According to a source close to Rosneft executives, Bogdanchikov himself says he has not been approached with an offer to head Gazprom. However, it is still possible that Bogdanchikov was on the list of potential candidates considered at a special meeting in the Kremlin.

Rumor has it that this meeting was chaired by President Putin. None of our sources have confirmed that the meeting took place, but none have denied it either. It seems that the presidential administration has received a stern warning about not permitting any leaks before the Gazprom board announces its official decision. Nevertheless, it is very likely that Vyakhirev will retain his post – at least for a while. This will be conditional on Gazprom executives making some significant concessions to the state.

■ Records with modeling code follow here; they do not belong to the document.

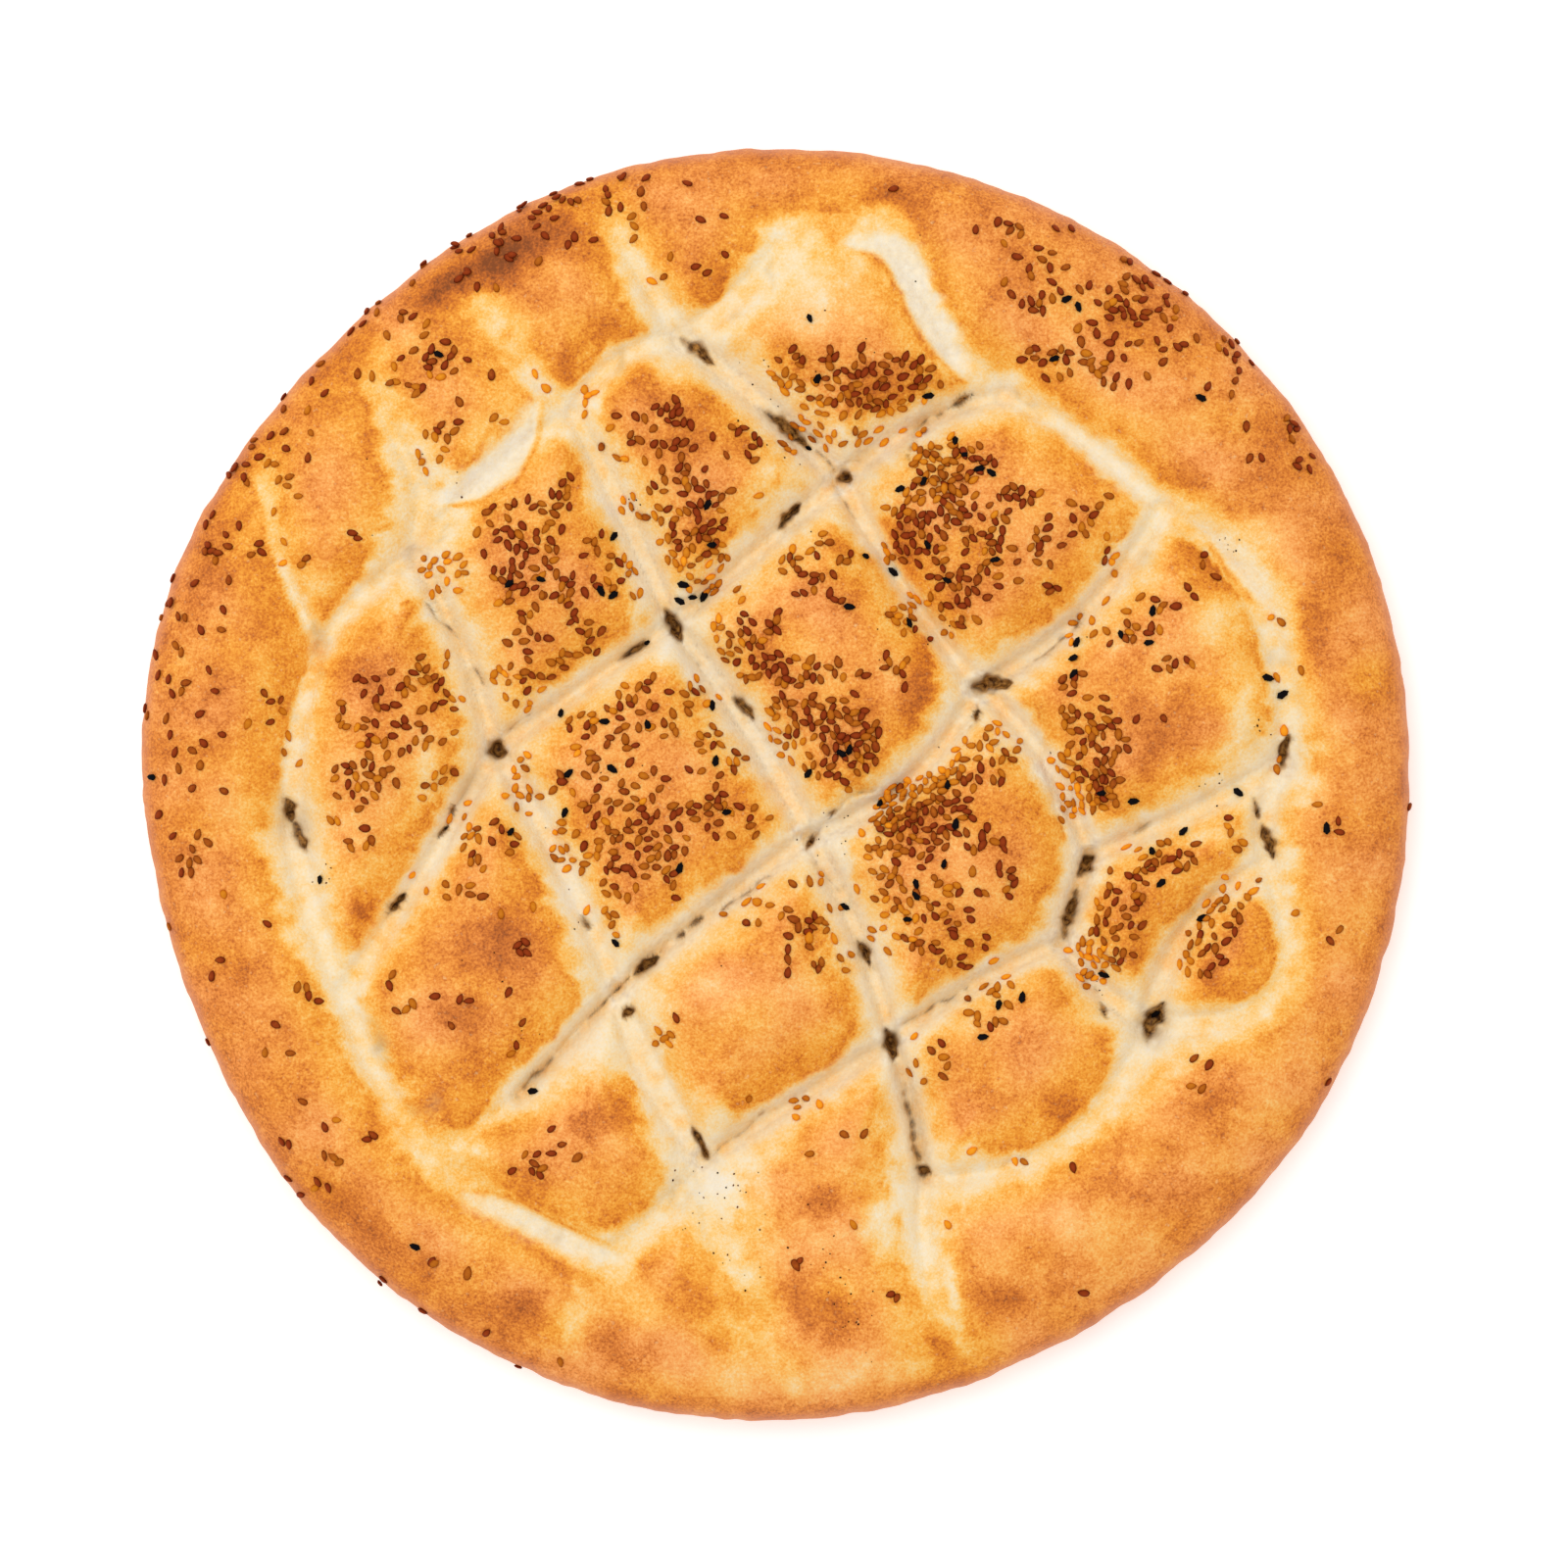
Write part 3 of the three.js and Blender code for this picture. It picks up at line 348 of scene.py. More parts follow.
# Where the crust has browned more, or less, than around it: middle, long and short reach, slant, change.
BLOTCHES = [
    (-72, 138, 32, 15, 32, 0.46), (-37, 92, 8, 9, 0, 0.1), (41, 20, 12, 4, 75, 0.12),
    (50, 46, 10, 8, 0, 0.1), (-15, -45, 9, 4, 30, 0.12), (-84, -60, 16, 8, 0, 0.06),
    (64, -64, 14, 10, 0, 0.04), (108, -32, 8, 5, -60, 0.08), (95, 8, 12, 8, 0, 0.07),
    (-138, -58, 22, 12, -65, 0.04), (-131, 67, 12, 4, 70, -0.1), (-154, 47, 8, 8, 0, -0.1),
    (-92, 125, 18, 7, 40, 0.2), (-58, 137, 14, 8, 0, 0.12), (-70, -41, 16, 13, 0, 0.3),
    (-144, -45, 22, 10, 75, 0.07), (-79, -58, 12, 10, 0, 0.16), (-105, -32, 9, 8, 0, 0.38),
    (-104, -54, 8, 6, 0, 0.18), (-108, 27, 12, 8, 0, 0.14), (100, 14, 16, 14, 0, 0.18),
    (13, -107, 11, 7, -20, 0.2), (14, -136, 14, 10, -10, 0.34), (6, -127, 9, 6, 0, 0.2),
    (-13, -142, 8, 6, 0, 0.2), (-25, -129, 10, 7, -20, 0.2), (-38, -142, 13, 9, -10, 0.22),
    (-64, -134, 12, 9, -20, 0.2), (42, -145, 6, 7, 0, 0.2), (57, -132, 14, 10, -20, 0.2),
    (-10, -123, 20, 4, -52, -0.15), (43, -128, 18, 4.5, -70, -0.3), (-51, -134, 13, 4, -90, -0.26),
    (-45, -122, 12, 4, 0, -0.14), (1, -147, 20, 5, -50, -0.16), (88, -102, 11, 9, 0, 0.1),
    (109, 57, 11, 7, -45, 0.18), (68, 88, 8, 6, -30, -0.15), (100, 82, 16, 4, -40, -0.12),
    (86, 72, 7, 5, -40, -0.12), (-132, 70, 14, 4, 70, -0.15), (-118, 50, 9, 6, 0, -0.2),
    (-103, 44, 9, 5, 10, -0.18), (-70, -94, 13, 7, 0, -0.14), (-125, -47, 22, 5, -71, -0.14),
    (-98, -74, 10, 4, -55, -0.14), (-91, -8, 14, 4, 60, -0.14), (-42, -130, 26, 9, -5, -0.1),
    (62, -116, 18, 9, 0, -0.08), (28, -106, 7, 8, 0, -0.1), (17, -55, 14, 5, 80, -0.14),
    (-15, -72, 14, 6, 0, -0.12), (0, -43, 6, 5, 0, -0.14), (125, -78, 16, 9, -50, -0.07),
    (40, -150, 16, 5, 10, -0.12), (115, -16, 6, 6, 0, -0.12), (48, 6, 9, 4, 35, -0.14),
    (25, 52, 12, 4, -45, -0.18), (55, 63, 6, 5, 0, -0.1), (5, 147, 20, 5, 0, -0.12),
    (-38, 118, 8, 5, 0, -0.13), (-96, 119, 8, 5, 0, -0.1), (-73, 98, 8, 6, 0, -0.1),
    (-52, -27, 12, 6, 0, 0.12), (-80, -50, 20, 12, 0, 0.05), (104, -38, 12, 5, 60, 0.12),
    (56, 50, 12, 8, 0, 0.08), (-96, 76, 7, 7, 0, 0.12), (36, 18, 14, 6, 80, 0.12),
    (-44, 93, 8, 6, 80, 0.12), (36, -8, 12, 8, 35, 0.12), (-26, 90, 17, 7, -45, 0.08),
    (110, -12, 8, 6, 0, -0.25), (16, 55, 12, 5, -35, -0.15), (-13, 127, 4, 6, 0, 0.15),
    (68, -117, 10, 8, 0, 0.08), (73, -82, 9, 7, 0, 0.22), (60, -72, 14, 14, 0, 0.06),
    (112, -80, 18, 10, 30, 0.08), (-46, -84, 12, 9, 0, 0.16), (-108, -111, 20, 9, -45, 0.2),
    (-95, -121, 16, 7, -40, 0.16), (-75, -130, 14, 9, -30, 0.1), (-90, -82, 12, 5, 20, 0.16),
    (-148, 50, 10, 24, -20, 0.14), (-114, 97, 9, 10, 0, 0.12), (128, 82, 14, 18, 0, 0.14),
    (106, 76, 14, 6, -50, 0.24), (118, 56, 4, 12, 30, 0.1), (134, 38, 8, 16, 0, 0.16),
    (-20, 134, 14, 14, 0, 0.08), (30, 148, 16, 6, -5, 0.13), (0, 148, 12, 6, 0, 0.1),
    (62, 131, 9, 9, 0, 0.12), (-20, 90, 14, 18, 0, 0.16), (-34, 103, 10, 7, -40, 0.2),
    (-42, 116, 9, 7, 0, 0.16), (35, 62, 20, 12, 60, 0.1), (38, 16, 8, 14, 0, 0.1),
    (28, 103, 16, 7, 0, 0.2), (57, -15, 8, 16, -20, 0.06), (-105, 92, 12, 14, 0, -0.1),
    (105, 90, 16, 8, 0, -0.16), (-60, -126, 16, 8, 0, -0.06), (-12, -118, 16, 14, 0, -0.22),
    (80, -112, 20, 12, 0, -0.14), (110, -92, 14, 10, 0, -0.1), (105, -74, 9, 9, 0, -0.1),
    (135, -72, 10, 14, 0, -0.12), (88, 143, 12, 8, -30, -0.06), (10, 124, 20, 14, 0, -0.34),
    (22, 136, 9, 8, 0, -0.3), (46, 127, 8, 12, 0, -0.12), (118, 20, 9, 20, 0, -0.34),
    (95, 50, 9, 7, 0, -0.26), (-12, -57, 16, 16, 0, -0.06), (-2, 75, 9, 14, 0, -0.25),
    (-6, 106, 10, 8, 0, -0.3), (140, -30, 12, 26, 0, -0.14), (0, -145, 76, 24, 0, -0.2),
    (55, -143, 20, 10, 20, -0.12), (15, -115, 24, 10, 0, -0.1), (30, -130, 26, 12, 0, -0.08),
    (-12, -35, 26, 8, 25, -0.18), (122, 62, 12, 9, 0, -0.2), (-72, 119, 18, 7, -10, -0.22),
    (-96, 113, 10, 9, 30, -0.22), (-98, 99, 8, 14, 30, -0.2), (-74, 91, 16, 8, 40, -0.18),
    (-121, 66, 6, 20, 8, -0.16), (-115, 10, 8, 20, 0, -0.08), (-88, 3, 7, 9, 0, -0.28),
    (-60, -7, 9, 8, 0, -0.3), (-140, -8, 16, 14, 0, -0.18), (-132, -31, 10, 14, 0, -0.18),
    (-131, 30, 10, 8, 0, -0.14), (-114, -72, 9, 20, 30, -0.1), (-78, -93, 12, 7, -10, -0.26),
    (-82, -112, 10, 5, -20, -0.12), (50, -108, 20, 8, 10, -0.24), (28, -113, 10, 13, 0, -0.28),
    (-5, -104, 7, 11, 0, -0.24), (-42, 146, 9, 8, 0, -0.16), (-18, 148, 12, 5, 0, -0.1),
    (56, 12, 9, 7, 30, -0.24), (95, -100, 10, 14, 30, -0.06), (112, 42, 10, 9, 0, -0.28),
    (112, 10, 6, 8, 0, -0.15), (130, 50, 8, 10, 0, -0.12), (85, 98, 30, 7, -42, -0.12),
    (-46, 92, 7, 6, 0, 0.2), (-54, 104, 4, 12, 10, 0.2), (-24, 63, 6, 12, -20, 0.2),
    (28, 66, 16, 6, -57, 0.18), (36, 27, 14, 5, 70, 0.16), (-121, 42, 4, 14, 10, 0.2),
    (-98, -86, 14, 8, 0, 0.14), (-74, -86, 12, 6, 20, 0.18), (-58, -119, 16, 4, -30, 0.15),
    (75, -90, 16, 8, 40, 0.1), (-42, -28, 14, 6, 0, 0.12), (78, 33, 8, 5, 0, 0.15),
    (107, -44, 4, 12, 30, 0.15),
]

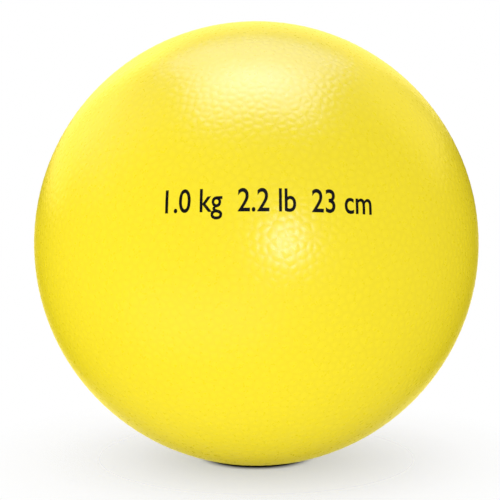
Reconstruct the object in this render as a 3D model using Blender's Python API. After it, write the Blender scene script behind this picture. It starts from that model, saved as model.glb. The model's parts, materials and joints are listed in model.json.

No matter who wins the battle to head Gazprom, the new (or old?) chairman of the board will not have the same extent of independence from the state.


Izvestia, May 30, 2001, p. 2

A bilateral forum on Russian-Japanese relations in the Asia-Pacific region and globalization concludes in Moscow today. The issues discussed at the forum may well be described as a thaw in relations between Russia and Japan, taking them to an entirely new level of partnership.

The forum was chaired by Economic Development and Trade Minister Herman Gref and Tatsuo Arima, a representative of the Japanese government. Gref noted that Japanese-Russian relations are at a stage where contacts are increasing, and both countries should do all they can to expand cooperation in investment, energy, transport, cultural exchange, and other areas. The Japanese representative called on Russia to become more involved in the Asia-Pacific; according to Arima, Russia is one of the strongest nations in the area, but is using less than a quarter of its potential.

Cooperation and contacts between Russia and Japan are not confined to the forum. A 240-member delegation from the Entrepreneurs Union of Japan is due to arrive in Russia today. It is meant to be headed by the organization’s president, Takashi Imai.


Trud, May 30, 2001, p. 1

President Putin will visit Yakutia in September in order to personally check progress on cleaning up the consequences of the recent floods. At a meeting with Cabinet members in the Kremlin on Monday, Putin stressed that Anvar Shamuzafarov, head of the State Construction Committee, will be accountable to the Cabinet for ensuring that residents of flood-ravaged areas are provided with housing by next winter.

Deputy Prime Minister Alexei Kudrin said yesterday that the government plans to allocate between 2 billion and 2.3 billion rubles to restore housing wrecked by floods in Yakutia. The amount of compensation payable to flood victims has not yet been set, but is likely to be around 1,000 rubles per person. Kudrin noted that this figure is an estimate, to be confirmed by the president. The government of Yakutia has calculated that 7.5 billion rubles will be required to cover the cost of flood damage. Seventeen districts of Yakutia were hit by the unprecedented floods, and over 70 towns and villages, with 42,000 residents. The town of Lensk was the most severely affected.


Rossiiskaia Gazeta, May 30, 2001, p. 1

Emergencies Minister Sergei Shoigu reported to President Putin yesterday evening on the situation in Yakutia, severely affected by recent floods.

According to the latest information, flood damage in Yakutia alone is up to 3 billion rubles. Shoigu emphasized that all compensation payments promised by the government will be paid to flood victims.

President Putin’s statement that Russia would be prepared to sell some of its gold and diamonds reserves in order to restore the wrecked town of Lensk and other towns in Yakutia did not cause panic on world markets. Gold prices on the New York Stock Exchange only dropped by 2%, according to the Bloomberg agency.

Although world markets have had to cope with larger gold sales by various central banks over the past two years, no one was expecting such a move from Russia.